ESTADO: GRANDE MASSA DE AÇÕES TEM ORIGEM NO PODER PÚBLICO, O EXECUTIVO COBRANDO DÍVIDAS DE CONTRIBUINTES, POR EXEMPLO. O JUDICIÁRIO, AFINAL, FAZ O PAPEL DE MERO COBRADOR DE DÍVIDAS? QUAL A SAÍDA?
NALINI: O Judiciário não deveria exercer o papel de cobrador de dívidas dos Estados e dos Municípios. Dos 20 milhões de processos em curso em São Paulo, 12 milhões, ou 60%, são execuções fiscais. Continuo, na presidência, a estimular a utilização do protesto. O devedor terá mais receio de ser protestado e ser impedido de contratar, ver seu nome no SERASA, etc., do que saber-se réu numa execução que não tem andamento. O Estado já avançou muito nessa política. Os municípios que a encetaram, como São Bernardo, por exemplo, têm ótimos resultados. Além disso, provocou-se o CNJ para discutir a desjudicialização das execuções fiscais. A audiência pública foi realizada nos dias 17 e 18 de fevereiro. Também estamos recomendando que as execuções em curso sejam remetidas ao CEJUSC, centros informais que estão funcionando a contento e que foram inspiração do CNJ, com a Resolução 125.
ESTADO: ESSAS MEDIDAS SÃO SUFICIENTES?
NALINI: Há outras frentes a serem encaradas: as ações de bancos, de concessionárias de serviços, etc. Os grandes clientes do Judiciário estão sendo convidados a repensar sua metodologia e parece existir perspectiva de enfrentamento por atacado dessas ações repetitivas que atravancam os tribunais. A Secretaria de Reforma do Judiciário também promoveu estudos sobre resolução extrajudicial de conflitos dos serviços regulados por agências governamentais. Há uma luz, ainda tímida, no fim do túnel…

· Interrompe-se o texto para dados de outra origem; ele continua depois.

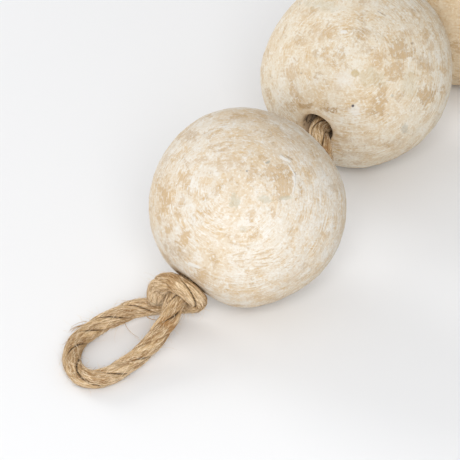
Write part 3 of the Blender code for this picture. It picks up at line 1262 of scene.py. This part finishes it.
@dataclass
class RopeFuzz:
    """The fibres that lie on the rope, the ones that stand out of it, and a few loose ends."""

    line: RopeLine
    skin: RopeSkin
    loose_ends: tuple[tuple[Point, Point, float], ...]
    yarn_lay: float
    chance: np.random.Generator
    points: int = 7
    sides: int = 3
    unrolled_radius: float = 0.1
    ball_depth: float = 1.0
    lying_count: int = 3300
    lying_length: tuple[float, float] = (3.0, 15.0)
    slope_spread: float = 0.085
    curl_spread: float = 0.24
    lift_spread: float = 0.75
    highest_lift: float = 2.4
    end_margin: float = 0.6
    lowest_reach: float = 0.9
    lying_gap: float = 0.03
    lying_tones: float = 0.6
    lying_thickness: tuple[float, float] = (0.06, 0.15)
    standing_count: int = 1700
    standing_angle: tuple[float, float] = (8.0, 62.0)
    standing_thickness: tuple[float, float] = (0.03, 0.055)
    standing_length: tuple[float, float] = (2.2, 1.5)
    shortest: float = 1.6
    sideways_spread: float = 0.5
    standing_curl: float = 0.17
    root_depth: float = 0.1
    darkest_standing: float = 0.3
    loose_bow: float = 0.12
    loose_tone: float = 0.2

    def build(self) -> Piece:
        """Lay single fibres on the rope and grow others out of it.

        Returns:
            The fibres' piece.
        """
        lots = [lot.clear_of_balls() for lot in (self.lying(), self.standing(), self.loose())]
        rings = np.concatenate([lot.rings(self.sides) for lot in lots])
        tone = np.concatenate([lot.tone for lot in lots])
        along = np.broadcast_to(np.arange(self.points, dtype=float), rings.shape[:2])
        piece = tube_piece("rope_fuzz", rings, along, self.unrolled_radius)
        add_values(piece, "tone", "FLOAT", "value", np.repeat(tone, self.points * self.sides))
        return piece

    def starts(self, count: int) -> np.ndarray:
        """Places along the rope, outside the balls, where fibres start.

        Args:
            count: how many are wanted.

        Returns:
            The length run at each start.
        """
        middles = np.array([tuple(centre) for centre in CENTRES])
        radii = np.array([ball.radius for ball in BALLS])
        apart = np.linalg.norm(self.line.points[:, None] - middles[None], axis=2) - radii[None]
        return self.chance.choice(self.line.run[apart.min(axis=1) > -self.ball_depth], count)

    def lying(self) -> Fibres:
        """Fibres that lie along the rope's surface, some with an end lifted.

        Returns:
            The fibres.
        """
        line, chance, count = self.line, self.chance, self.lying_count
        share = np.linspace(-0.5, 0.5, self.points)[None, :]
        length = chance.uniform(*self.lying_length, count)[:, None]
        run = self.starts(count)[:, None] + share * length
        run = np.clip(run, self.end_margin, line.run[-1] - self.end_margin)
        slope = math.tau / self.yarn_lay + chance.normal(0.0, self.slope_spread, count)[:, None]
        curl = chance.normal(0.0, self.curl_spread, count)[:, None] * (share * 2.0) ** 2
        angle = chance.uniform(0.0, math.tau, count)[:, None] + slope * share * length + curl
        reach, _ = self.skin.at(run, angle)
        lifted = np.clip(chance.normal(0.0, self.lift_spread, count), 0.0, self.highest_lift)[:, None]
        lifted = lifted * np.clip(share * 2.0, 0.0, 1.0) ** 2
        reach = np.maximum(reach, ROPE_RADIUS * self.lowest_reach) + self.lying_gap + lifted
        middle, first, second = (
            np.stack([np.interp(run, line.run, rows[:, axis]) for axis in range(3)], axis=2)
            for rows in (line.points, line.first, line.second)
        )
        out = first * np.cos(angle)[..., None] + second * np.sin(angle)[..., None]
        thickness = chance.uniform(*self.lying_thickness, count)
        tone = chance.beta(self.lying_tones, self.lying_tones, count)
        return Fibres(middle + out * reach[..., None], thickness, tone)

    def standing(self) -> Fibres:
        """Thin fibres that stand out of the rope and curl.

        Returns:
            The fibres.
        """
        line, chance, count = self.line, self.chance, self.standing_count
        run = self.starts(count)
        angle = chance.uniform(0.0, math.tau, count)
        reach, _ = self.skin.at(run, angle)
        index = np.rint(run / line.run[1]).astype(int)
        out = line.first[index] * np.cos(angle)[:, None] + line.second[index] * np.sin(angle)[:, None]
        ahead = line.tangent[index] * chance.choice((-1.0, 1.0), count)[:, None]
        stand = np.radians(chance.uniform(*self.standing_angle, count))[:, None]
        heading = ahead * np.cos(stand) + out * np.sin(stand)
        heading += np.cross(ahead, out) * chance.normal(0.0, self.sideways_spread, count)[:, None]
        length = (chance.gamma(*self.standing_length, count) + self.shortest)[:, None]
        curl = chance.normal(0.0, self.standing_curl, (count, 3))
        at = line.points[index] + out * (reach - self.root_depth)[:, None]
        points = []
        for _ in range(self.points):
            points.append(at)
            heading = heading / np.linalg.norm(heading, axis=1)[:, None]
            at = at + heading * length / (self.points - 1)
            heading = heading + curl
        tone = self.darkest_standing + (1.0 - self.darkest_standing) * chance.random(count)
        return Fibres(np.stack(points, axis=1), chance.uniform(*self.standing_thickness, count), tone)

    def loose(self) -> Fibres:
        """The single loose ends that the photograph shows.

        Returns:
            The fibres.
        """
        share = np.linspace(0.0, 1.0, self.points)[:, None]
        lines = []
        for start, end, _ in self.loose_ends:
            near, far = np.array(start), np.array(end)
            bow = np.cross(far - near, tuple(UP)) * self.loose_bow
            lines.append(near + (far - near) * share + bow * 4.0 * share * (1.0 - share))
        thickness = np.array([thick for _, _, thick in self.loose_ends])
        return Fibres(np.array(lines), thickness, np.full(len(lines), self.loose_tone))


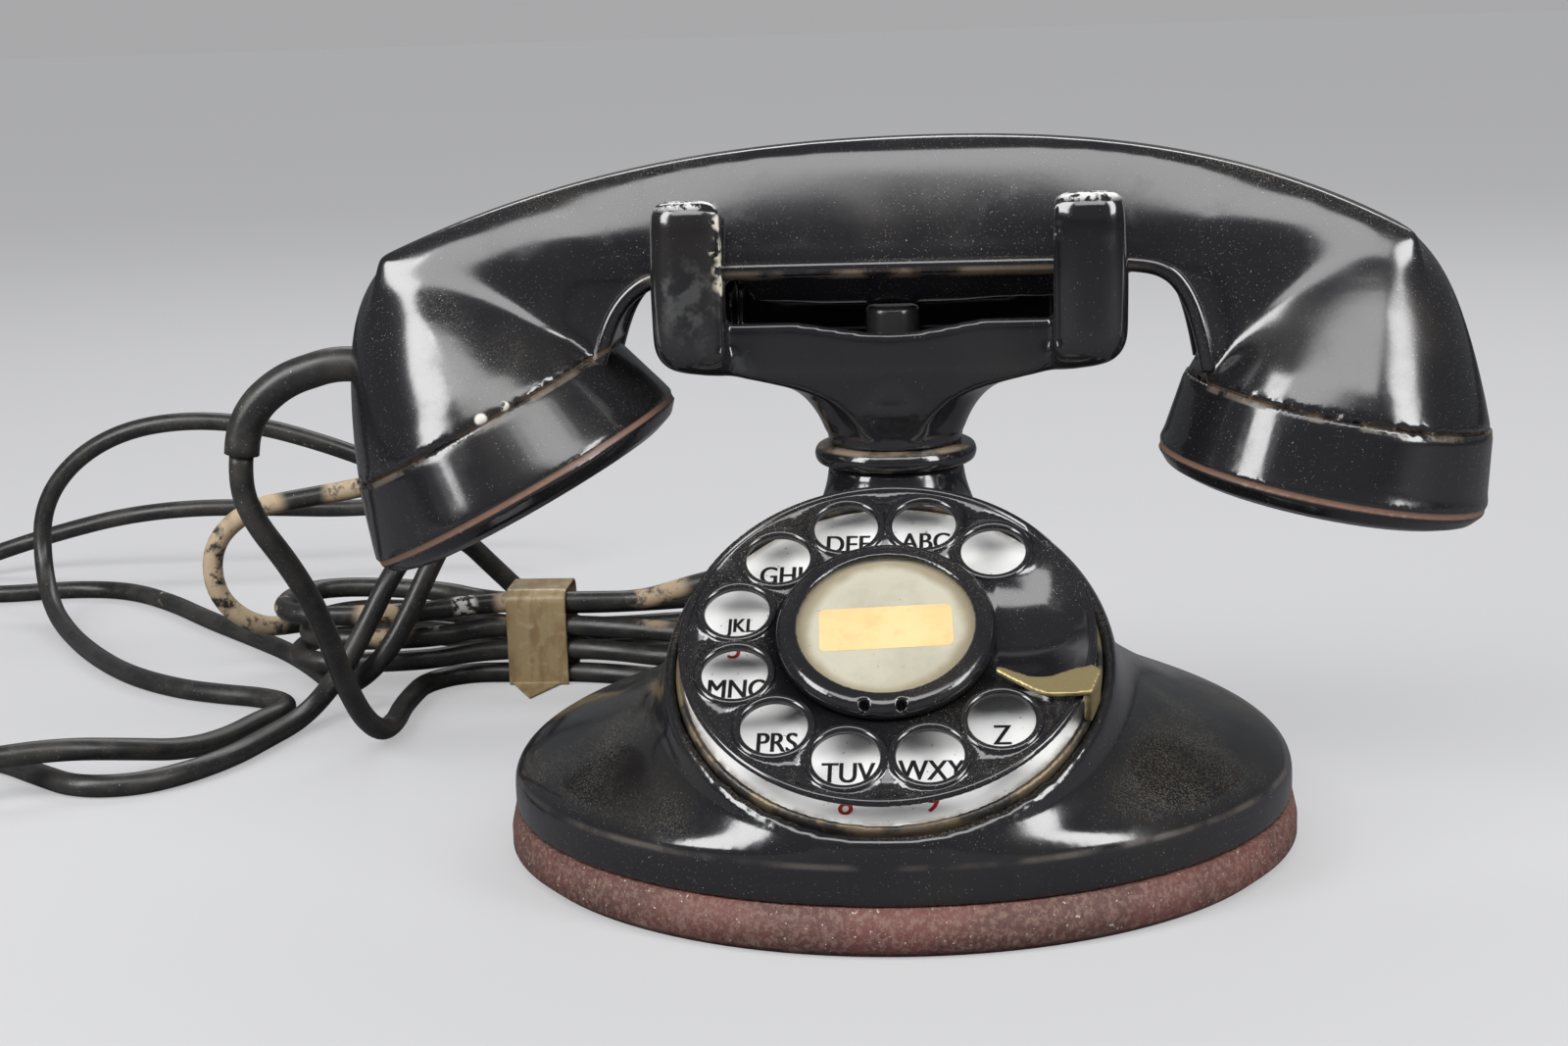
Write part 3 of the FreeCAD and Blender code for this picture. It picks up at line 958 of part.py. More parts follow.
make_foot_plate()
make_cradle()
make_cups(*make_handset())
make_dial_case()
make_finger_stop()
make_finger_wheel()
make_gear_train()
make_hook_switch()
make_wiring()
make_cords()

if __name__ == "__main__":
    os.makedirs("parts", exist_ok=True)
    for name, shape in PARTS.items():
        shape.exportStep("parts/%s.step" % name)
        print(name, len(shape.Solids), round(shape.Volume, 1), shape.isValid())
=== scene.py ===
# %% [markdown]
# # A cradle desk telephone
# The object is a rotary telephone of the years before plastic: a cast foot with a sloping dial, a
# forked cradle on a neck, a one-piece moulded handset, and two rubber cords, one of them tied up in
# a hank with old tape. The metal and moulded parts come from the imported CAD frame, so every piece
# below takes its place from that frame. Blender adds what CAD leaves out: smooth shading, lettering,
# soft cords, and a finish for each piece with the dust, scratches and worn edges of its age.

# %% Frame, tools and the size of the CAD model
import bmesh
import bpy
import math
import numpy as np
from mathutils import Matrix, Vector


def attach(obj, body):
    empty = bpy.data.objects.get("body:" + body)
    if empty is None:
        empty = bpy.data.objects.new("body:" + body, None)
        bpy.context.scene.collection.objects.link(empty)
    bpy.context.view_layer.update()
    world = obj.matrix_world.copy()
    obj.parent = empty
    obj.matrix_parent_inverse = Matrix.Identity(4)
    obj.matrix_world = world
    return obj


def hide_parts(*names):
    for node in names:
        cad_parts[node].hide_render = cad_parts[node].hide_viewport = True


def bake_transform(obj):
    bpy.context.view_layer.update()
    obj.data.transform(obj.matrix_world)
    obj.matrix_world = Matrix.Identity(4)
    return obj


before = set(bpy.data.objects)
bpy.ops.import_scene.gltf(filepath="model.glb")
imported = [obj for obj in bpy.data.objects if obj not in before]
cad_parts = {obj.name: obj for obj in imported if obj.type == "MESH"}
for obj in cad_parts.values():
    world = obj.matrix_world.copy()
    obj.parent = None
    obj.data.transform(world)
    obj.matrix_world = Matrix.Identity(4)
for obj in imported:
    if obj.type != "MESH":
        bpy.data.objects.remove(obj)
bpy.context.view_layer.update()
MM = 0.001

# %% [markdown]
# ## Camera
# The telephone is seen from a little above and slightly from the right, with a lens of about 59 mm on
# a 36 mm wide frame. A camera looks along its own -Z, so its matrix is built from three directions:
# right, up, and the reverse of where it looks. Yaw, pitch and roll give those directions.

# %% Camera
LENS, FRAME_WIDE = 59.05, 36.0
EYE = np.array([24.7, -498.2, 168.6]) * MM
YAW, PITCH, ROLL = (math.radians(a) for a in (5.36, 11.87, 1.90))


def camera_axes(yaw, pitch, roll):
    """Right, up and backward directions: look turns left by yaw and down by pitch, then both others
    turn about it by roll."""
    level = math.cos(pitch)
    look = np.array([-math.sin(yaw) * level, math.cos(yaw) * level, -math.sin(pitch)])
    right = np.array([math.cos(yaw), math.sin(yaw), 0.0])
    down = -np.cross(right, look)
    turned_right = math.cos(roll) * right + math.sin(roll) * down
    turned_down = math.cos(roll) * down - math.sin(roll) * right
    return turned_right, -turned_down, -look


def put_object(name, data):
    """New object of that mesh, curve, lamp or camera in the scene."""
    holder = bpy.data.objects.new(name, data)
    bpy.context.scene.collection.objects.link(holder)
    return holder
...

NOTA NOSSA: O maior problema é o excesso de recursos que o poder público interpõe quando perde alguma ação, ou tem dificuldades no andamento do processo. Ao invés de aceitar a decisão que tenha aspecto de justa, acaba recorrendo para retardar o desfecho do processo que lhe seja desfavorável.